Şu an balıklardan elde ettiğimiz birta­kım ürünleri elde etmek için ya çiftlik balığı yetiştiriliyor ya da deniz balığı avlanıyor. Çiftlik balığı üretiminde şöyle bir sorun ile karşılaşılıyor: Artan deniz sıcaklıklarından dolayı hayvan­lardan elde edilen verim son yıllarda azalıyor. Endüstri bunu telafi etmek için deniz balığını avlıyor, yem haline getirip çiftlik balığına yediriyor. Yani aslında çiftlik balığı yetiştirmek için de­niz balığı avlanıyor. Oysa çiftlik balığı yetiştirilmesinin sebebi deniz balığının sayısının azalmasıydı. Böyle bir kısır döngü söz konusu ve bunun bir nok­tada düzelmesi gerekiyor. Öngörülere göre 2048 yılında denizlerde avlayacak serbest deniz balığı kalmayacak. Biz de buna acil bir çözüm getirilmesinin gerekliliğinden yola çıktık, denedik ve başarılı olduk.

Program sürecinin nasıl bir katkısı oldu ekibinize?

Aralık ayında başvurularımızı gönder­dik, Ocak ayında son 35’e kaldığımız açıklandı ve beş günlük bir kampa gittik. Çok yorucu ama bir o kadar da öğretici bir süreç oluyor. Son güne kadar bir şeyleri değiştirmeye, öğ­renmeye devam ediyorsunuz. Bazı fikirler en baştan oluşuyor, bazıları­nın içeriği değişiyor. En sonunda da TÜSİAD üyesi rehberlere sunum yapı­yor ve rehberlerle eşleşiyorsunuz. Biz Borusan’dan Lale Ergin ile eşleştik. Lale Hanım ve ekibinin bize sunduğu imkanlardan faydalandık. 2,5 ay boyun­ca birlikte fizibilite çalışmalarımızı yap­tık. Sadece projemize değil, hayatımıza etki edecek süreçler yaşadık. Bu süreç­te Lale Hanım aracılığı ile network’ü­müzü de genişlettik. Bizimle market verilerini paylaşıp, çok büyük katkı sağlayan kişiler oldu. Ardından iş planı sunumumuzu ve tanıtım filmimizi final jürisine gönderdik. Son beşe kaldığımı­zı öğrenince, ödül törenine büyük bir şevkle hazırlandık ve sonunda birinci olduk. Çok mutluyuz!
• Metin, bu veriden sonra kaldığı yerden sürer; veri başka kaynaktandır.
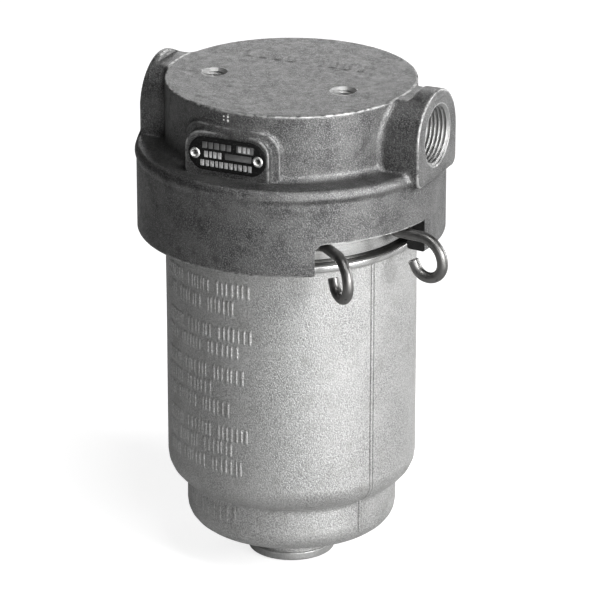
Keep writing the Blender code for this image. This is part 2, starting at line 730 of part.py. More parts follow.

Rehberlik çok önemli tabii ama akran öğrenmesi de çok önemli. Bu konuda nasıl bir deneyim yaşadınız?

Gerçekten bu süreçte rekabetten ziya­de bir işbirliği ortamı oluyor. Bu nokta­da program mezunlarının oluşturduğu TÜSİAD Girişimci Kulübü sayesinde birbirimize yardımcı olmaya devam edeceğimize inancım tam.

Bundan sonrasına dair planlarınız ne­ler?

Bizim işimiz deneye dayalı olduğu için, sahaya çıktığımızda yaşayacağımız bü­tün koşulları test etmek istiyoruz. Ar­dından da şirketleşmeyi, üretime geç­meyi planlıyoruz. Bu programda zaten öyle bir vizyon kazanıyorsunuz ki, bir yerde sorun gördüğünüzde hemen bu soruna ne çözüm getirilebilir diye dü­şünüyorsunuz. Bu aralar faklı program­lara başvurmaya da devam ediyoruz. Bunlardan biri de EIT Food. Avrupa ve İsrail’den şirketler bir araya gelerek gıdayla ilgili problemleri çözmeye yö­nelik yüksek bütçeli bir organizasyon kuruyorlar. Yaz okulu ve staj program­ları var, ben de oradaki staj programına kabul edildim. Altı ay kadar Avrupa’da bir şirkette baştan sona bütün süreci görme imkanım olacak.